A comprehensive review of the response of the Airport Authority to the known airside slipperiness by the Investigation, including the communicating of relevant information to ATC came to the conclusion that it had been inadequate. The investigation found that surface friction measurement and surface treatment against slipperiness airside were largely focused on Runways, a situation which it was considered also applied at other Dutch airports. The Investigation noted that both National and International regulations and procedures on the measurement of braking action / friction and the prevention of slipperiness on runways, taxiways and aprons “are virtually non-existent.”
A particular concern of the Investigation in this respect was that the collision created a fire risk which might have needed a rapid response from the Airport RFFS who were delayed by the slippery surfaces around the airport even though they arrived at the accident aircraft within the maximum allowed three minutes.
It was noted by the Investigation that at the place where the accident occurred ATC are required to give a positive instruction to aircraft crews in respect of taxiway use and although this was done just prior to the accident, it was common practice at this location for ATC to leave the choice of taxi route up to flight crew. It was also noted that although ATC had not been informed of specific slippery areas, they knew from their own observation that it was very slippery there and in consequence issued a specific taxi instruction to the accident aircraft, they did not explain their reason for doing so. The absence of a taxiway guidance system, which meant that all taxi routes were similarly illuminated, was also noted.

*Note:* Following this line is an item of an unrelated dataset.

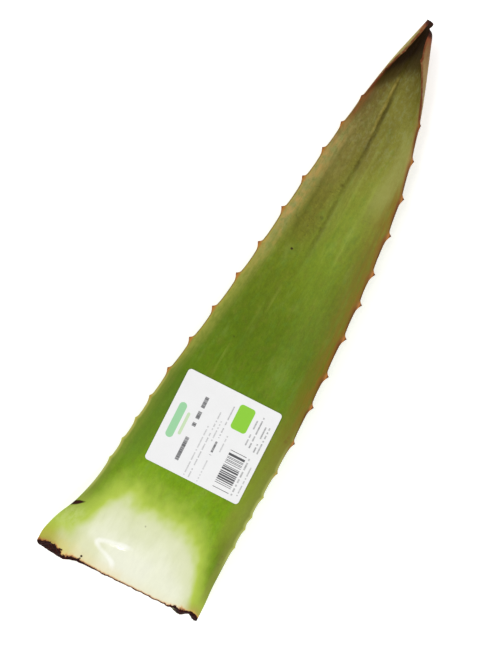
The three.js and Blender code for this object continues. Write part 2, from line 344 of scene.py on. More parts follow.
def leaf_shape():
    """Points of both skins on the grid of stations and rows, with the measures that the materials read."""
    x = station_places()
    v = np.sin(np.pi / 2 * (2 * np.arange(ROWS + 1) / ROWS - 1))[None]
    arms = fit_arms(x)
    plain = skins(x, v, arms, False)
    lowest = plain["lower"][1].min(1, keepdims=True)
    found = skins(x, v, arms)
    cut_share = np.maximum(0, 1 - x / CUT_FADE) ** FADE_POWER
    tip_share = np.maximum(0, 1 - (END - x) / TIP_FADE) ** FADE_POWER
    torn = 0.35 * lumps((v * 24, x * 0), 8) + 0.2 * lumps((v * 60, x * 0), 9)
    shape = {}
    for name, cut in (("upper", cut_upper), ("lower", cut_lower)):
        across, up = found[name]
        along = x + found["spine"] * SPINE_HOOK + tip_shift(v) * tip_share
        along = along + cut(v) * cut_share + torn * np.maximum(0, 1 - x / 4) ** 2
        across = across - KNOB_LEAN * step(x, 364, 367) * step(v, -0.1, 0.02) * (1 - step(v, 0.15, 0.6))
        height = np.maximum(0, up - lowest + lift_at(x))
        shape[name] = np.stack([along, across + fold_line(x), height], -1)
        shape[name + "_course"] = np.stack(np.broadcast_arrays(x, found["arc"], v), -1)
        inward = found["own"] * (1 - np.abs(v))
        thorn = np.maximum(-1, (found["spine"] - inward) / spine_height(x))
        below = 0.0 if name == "upper" else 1.0
        shape[name + "_skin"] = np.stack(np.broadcast_arrays(inward, below, thorn), -1)
    return shape


def ring(upper, lower):
    """One closed loop of points at each station: the upper skin from right to left, then the lower back."""
    return np.concatenate([upper, lower[:, -2:0:-1]], 1)


def cap_points(upper, lower, push):
    """Inner points of an end face: layers blended from the upper to the lower edge, moved along by push."""
    share = CAP_DEPTHS[..., None]
    inner = upper[None, 1:-1] * (1 - share) + lower[None, 1:-1] * share
    inner[..., 0] += push(inner)
    return inner


def cap_faces(upper_index, lower_index, first_inner, turned):
    """Triangles of an end face between the two edges, without those that the shared margins flatten."""
    rows = len(upper_index)
    layers = np.empty((CAP_LAYERS + 1, rows), int)
    layers[0], layers[-1] = upper_index, lower_index
    layers[1:-1, 1:-1] = first_inner + np.arange((CAP_LAYERS - 1) * (rows - 2)).reshape(-1, rows - 2)
    layers[:, 0], layers[:, -1] = upper_index[0], upper_index[-1]
    a, b = layers[:-1, :-1].ravel(), layers[:-1, 1:].ravel()
    c, d = layers[1:, 1:].ravel(), layers[1:, :-1].ravel()
    triangles = np.concatenate([np.stack([a, b, c], 1), np.stack([a, c, d], 1)])
    whole = (triangles[:, 0] != triangles[:, 1]) & (triangles[:, 1] != triangles[:, 2])
    triangles = triangles[whole & (triangles[:, 0] != triangles[:, 2])]
    return triangles[:, ::-1] if turned else triangles


# Where the bleached foot ends, as (distance to the left, distance from the cut).
BLEACH_END = [
    (-52, -14), (-45, -2), (-42.6, 6), (-38.2, 19), (-33.5, 30), (-24.8, 37.5), (-15, 41), (-6, 42),
    (2, 40.5), (10, 40.5), (19, 41.5), (26, 35), (31, 22), (37, 12), (46, 4), (52, -3),
]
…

In respect of the Aircraft Operator, it was noted that the flight crew did not communicate with one another about the decision to take a different taxi route to the one that had been instructed. It was also considered that the division of tasks and the communication between the two members of the crew was not optimal and not in accordance with the Crew Resource Management concept. More generally, it was considered clear that the Easyjet Quality System and Safety Management System had failed to recognise the risk of an accident such as the one which occurred.
The Conclusions of the Investigation, taken as published from the official report, were as follows:
“The fact that the flight crew did not follow up the instructions from air traffic control and decided to follow another taxiway route led to the pilot flying not being able to keep the aircraft under control, due to the slipperiness on that other route. The decision to take another route can be explained, among others, by the common, though incorrect, practice to let flight crews choose which taxiway they use in connection with the illumination of the taxiway lighting of both parallel taxiways and the lighting of the aprons. The crew had not been informed and could not be aware of the nature and degree of slipperiness on the scene. The Dutch Safety Board does hold the view that Air Traffic Control the Netherlands must point out to its air traffic controllers that they should comply with existing procedures.
The information of the ATIS was not correct, both in terms of phraseology and in terms of the actual situation. Moreover, it took too long before this not entirely correct information became available to flight crews.
The accident with Easyjet shows that the (management) system regarding the entire chain of realisation of information reporting at the Schiphol airport up to and including the actions stemming from said reporting creates risks of human failure.
Given the recommendations made in the past, the Dutch Safety Board deems that the parties responsible for the entire chain of information reporting to airmen at Schiphol could have done more towards taking their (joint) responsibility regarding the decrease of risks in the information reporting up to and including the subsequent actions as regards fighting slipperiness at the airport. Therefore, the Dutch Safety Board holds the view that there is a structural safety shortage.
The Easyjet flight crewmembers did not consult with one another on the fact that another taxiway route had been chosen than the one instructed by air traffic control. It also appears from other events that the crew paid insufficient attention to all aspects of the work during this part of the flight. The assignment of tasks and the communication between the two flight crewmembers was not optimal and not compliant with the crew resource management concept.
Finally, it appeared there were flaws in parts of the manual of Amsterdam Airport Schiphol. The 'snow and iciness control measures'-regulation was not subject to a risk assessment and to monitoring of safety objectives. The manner in which the friction was measured on taxiways and aprons turned out to be mentioned in a very concise fashion. This also appeared to be the case at the other airports in the Netherlands.”
The Final Report of the Investigation was published on 23 March 2006 and may be seen in full at SKYbrary bookshelf: Investigation 2003133 - Loss of steering on a slippery runway
Five Safety Recommendations were made as a result of the Investigation and are reproduced below as published in the Final Report:
- All parties at Amsterdam Airport Schiphol, who are responsible for the system of provision of information to airmen, should give a more adequate substance to their (joint) responsibility as regards diminishing the risks involved in the reporting of information. In this respect, the use of the non-ICAO term 'slippery spots' needs to be assessed.
- It is recommended to Amsterdam Airport Schiphol to assess the functioning of the business manual and the underlying regulations, such as the “snow and iciness control measures 2003-2004” and remedies the flaws therein.
- It is recommended to Air Traffic Control the Netherlands to give more adequate substance to the task of air traffic controllers in special circumstances, such as in the event of slipperiness.
- It is recommended to Easyjet to include the flaws pertaining to the crew resource management in its training courses and to take appropriate action to prevent this in future.
- It is recommended to the Minister of Transport, Public Works and Water Management to encourage further rules to be set, both at national and international level, as regards the operational state of taxiways and aprons at airports.